Instructions for the task - Set down the material once more, exactly as it appears.

Dataset section -
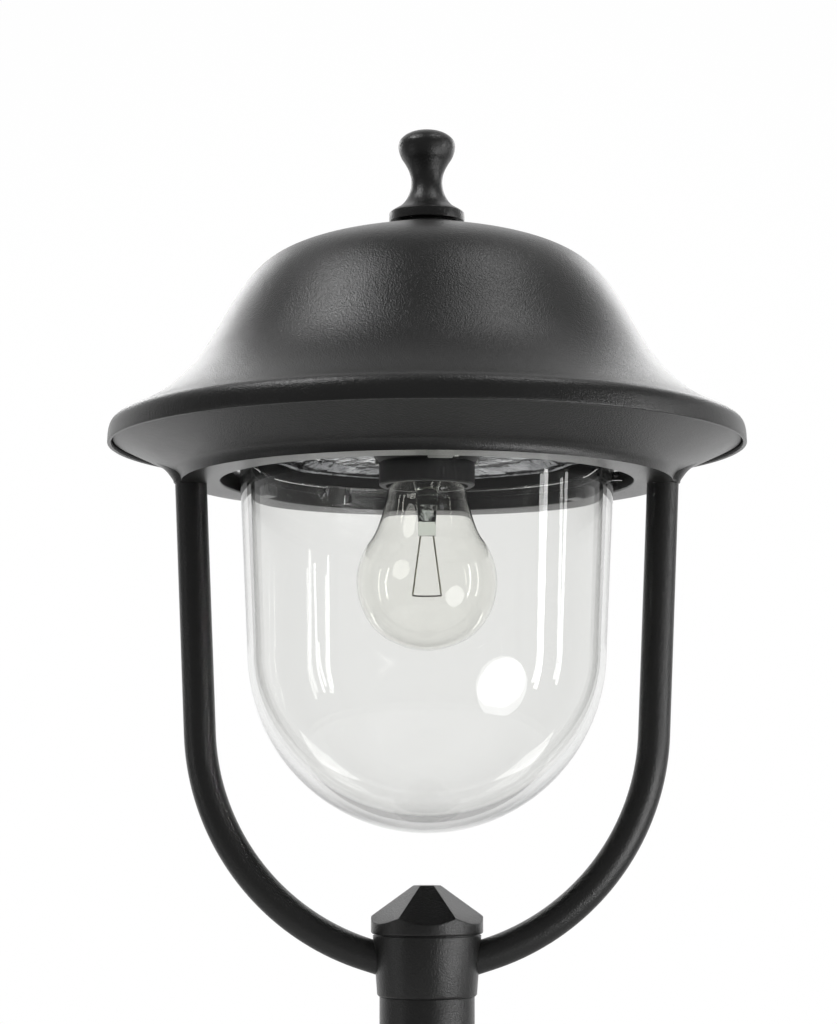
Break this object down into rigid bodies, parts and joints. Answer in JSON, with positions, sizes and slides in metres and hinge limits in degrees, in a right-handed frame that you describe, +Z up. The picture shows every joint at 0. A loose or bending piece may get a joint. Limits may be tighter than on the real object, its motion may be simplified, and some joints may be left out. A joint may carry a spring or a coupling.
{
  "type": "post top lantern",
  "caption": "Post top garden lantern: domed metal roof with finial on a cast ring, clear bell bowl round a lamp, bent tube arms meeting in a hub over a post sleeve.",
  "frame": {"origin": "centre of the post sleeve's mouth, where the post enters from below", "axes": "+Z up along the post and the lamp's axis, X along the two arms, -Y towards the front seen in the picture"},
  "size_m": [0.2746, 0.2746, 0.4487],
  "materials": {
    "black_coat": "satin, fine-textured black powder coat",
    "zinc_steel": "zinc-plated steel",
    "bright_aluminium": "bright, slightly crumpled reflector sheet",
    "black_rubber": "matt black sealing rubber",
    "clear_bowl": "clear, glossy, moulded",
    "lamp_glass": "clear blown glass",
    "dark_glass": "dark vitrified insulator",
    "lamp_metal": "nickel-coloured, thin pressed sheet",
    "lamp_brass": "plain pressed brass",
    "tungsten": "dull grey drawn wire",
    "black_plastic": "satin moulded black",
    "pale_plastic": "off-white moulded",
    "wire_sleeve": "pale silicone wire sleeve",
    "earth_sleeve": "green and yellow wire sleeve with a plated tag"
  },
  "bodies": {
    "post_and_ring": {"post_sleeve": "black_coat", "post_grub_screws": "zinc_steel", "hub_set_screws": "zinc_steel", "hub": "black_coat", "arm_grub_screws": "zinc_steel", "hub_cap": "black_coat", "right_arm": "black_coat", "left_arm": "black_coat", "carrier_ring": "black_coat", "reflector_plate": "bright_aluminium", "plate_screws": "zinc_steel", "bowl_gasket": "black_rubber", "roof_seal": "black_rubber", "roof_bridge": "zinc_steel", "bridge_screws": "zinc_steel", "earth_screw": "zinc_steel", "roof_stud": "zinc_steel", "stud_nuts": "zinc_steel", "lampholder_body": "black_plastic", "lampholder_shell": "lamp_brass", "lampholder_contact": "lamp_brass", "lampholder_screws": "zinc_steel", "terminal_block": "pale_plastic", "terminal_screws": "zinc_steel", "lampholder_leads": "wire_sleeve", "earth_lead": "earth_sleeve"},
    "roof": {"roof_shell": "black_coat", "finial_washer": "black_rubber"},
    "finial": {"finial": "black_coat"},
    "bowl": {"bowl": "clear_bowl"},
    "lamp": {"lamp_glass": "lamp_glass", "lamp_cap": "lamp_metal", "lamp_insulator": "dark_glass", "lamp_contact": "lamp_metal", "lamp_stem": "lamp_glass", "lamp_leads": "lamp_metal", "lamp_filament": "tungsten"}
  },
  "joints": [
    {"name": "roof_lift", "type": "slide", "parent": "post_and_ring", "child": "roof", "axis": [0, 0, 1], "range_m": [0, 0.15]},
    {"name": "finial_turn", "type": "hinge", "parent": "roof", "child": "finial", "pos_m": [0, 0, 0.42], "axis": [0, 0, 1], "continuous": true},
    {"name": "bowl_turn", "type": "hinge", "parent": "post_and_ring", "child": "bowl", "pos_m": [0, 0, 0.299], "axis": [0, 0, 1], "range_deg": [0, 31.5]},
    {"name": "lamp_turn", "type": "hinge", "parent": "post_and_ring", "child": "lamp", "pos_m": [0, 0, 0.31], "axis": [0, 0, 1], "continuous": true}
  ]
}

Result -
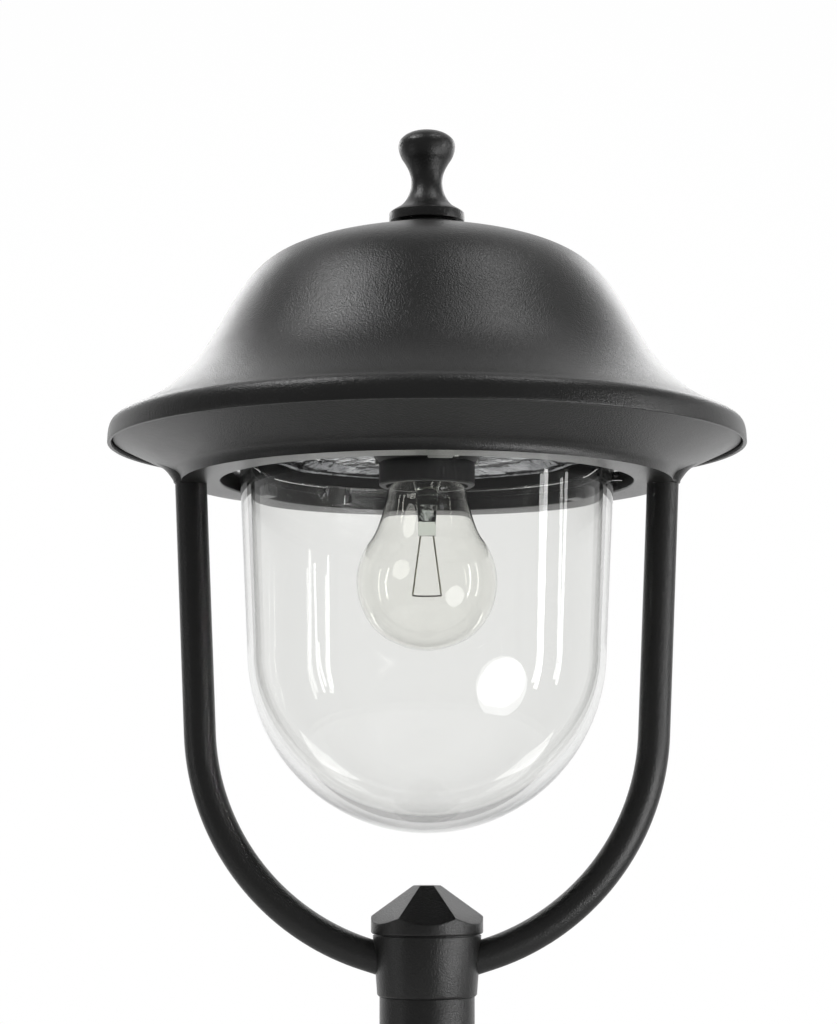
Break this object down into rigid bodies, parts and joints. Answer in JSON, with positions, sizes and slides in metres and hinge limits in degrees, in a right-handed frame that you describe, +Z up. The picture shows every joint at 0. A loose or bending piece may get a joint. Limits may be tighter than on the real object, its motion may be simplified, and some joints may be left out. A joint may carry a spring or a coupling.
{
  "type": "post top lantern",
  "caption": "Post top garden lantern: domed metal roof with finial on a cast ring, clear bell bowl round a lamp, bent tube arms meeting in a hub over a post sleeve.",
  "frame": {"origin": "centre of the post sleeve's mouth, where the post enters from below", "axes": "+Z up along the post and the lamp's axis, X along the two arms, -Y towards the front seen in the picture"},
  "size_m": [0.2746, 0.2746, 0.4487],
  "materials": {
    "black_coat": "satin, fine-textured black powder coat",
    "zinc_steel": "zinc-plated steel",
    "bright_aluminium": "bright, slightly crumpled reflector sheet",
    "black_rubber": "matt black sealing rubber",
    "clear_bowl": "clear, glossy, moulded",
    "lamp_glass": "clear blown glass",
    "dark_glass": "dark vitrified insulator",
    "lamp_metal": "nickel-coloured, thin pressed sheet",
    "lamp_brass": "plain pressed brass",
    "tungsten": "dull grey drawn wire",
    "black_plastic": "satin moulded black",
    "pale_plastic": "off-white moulded",
    "wire_sleeve": "pale silicone wire sleeve",
    "earth_sleeve": "green and yellow wire sleeve with a plated tag"
  },
  "bodies": {
    "post_and_ring": {"post_sleeve": "black_coat", "post_grub_screws": "zinc_steel", "hub_set_screws": "zinc_steel", "hub": "black_coat", "arm_grub_screws": "zinc_steel", "hub_cap": "black_coat", "right_arm": "black_coat", "left_arm": "black_coat", "carrier_ring": "black_coat", "reflector_plate": "bright_aluminium", "plate_screws": "zinc_steel", "bowl_gasket": "black_rubber", "roof_seal": "black_rubber", "roof_bridge": "zinc_steel", "bridge_screws": "zinc_steel", "earth_screw": "zinc_steel", "roof_stud": "zinc_steel", "stud_nuts": "zinc_steel", "lampholder_body": "black_plastic", "lampholder_shell": "lamp_brass", "lampholder_contact": "lamp_brass", "lampholder_screws": "zinc_steel", "terminal_block": "pale_plastic", "terminal_screws": "zinc_steel", "lampholder_leads": "wire_sleeve", "earth_lead": "earth_sleeve"},
    "roof": {"roof_shell": "black_coat", "finial_washer": "black_rubber"},
    "finial": {"finial": "black_coat"},
    "bowl": {"bowl": "clear_bowl"},
    "lamp": {"lamp_glass": "lamp_glass", "lamp_cap": "lamp_metal", "lamp_insulator": "dark_glass", "lamp_contact": "lamp_metal", "lamp_stem": "lamp_glass", "lamp_leads": "lamp_metal", "lamp_filament": "tungsten"}
  },
  "joints": [
    {"name": "roof_lift", "type": "slide", "parent": "post_and_ring", "child": "roof", "axis": [0, 0, 1], "range_m": [0, 0.15]},
    {"name": "finial_turn", "type": "hinge", "parent": "roof", "child": "finial", "pos_m": [0, 0, 0.42], "axis": [0, 0, 1], "continuous": true},
    {"name": "bowl_turn", "type": "hinge", "parent": "post_and_ring", "child": "bowl", "pos_m": [0, 0, 0.299], "axis": [0, 0, 1], "range_deg": [0, 31.5]},
    {"name": "lamp_turn", "type": "hinge", "parent": "post_and_ring", "child": "lamp", "pos_m": [0, 0, 0.31], "axis": [0, 0, 1], "continuous": true}
  ]
}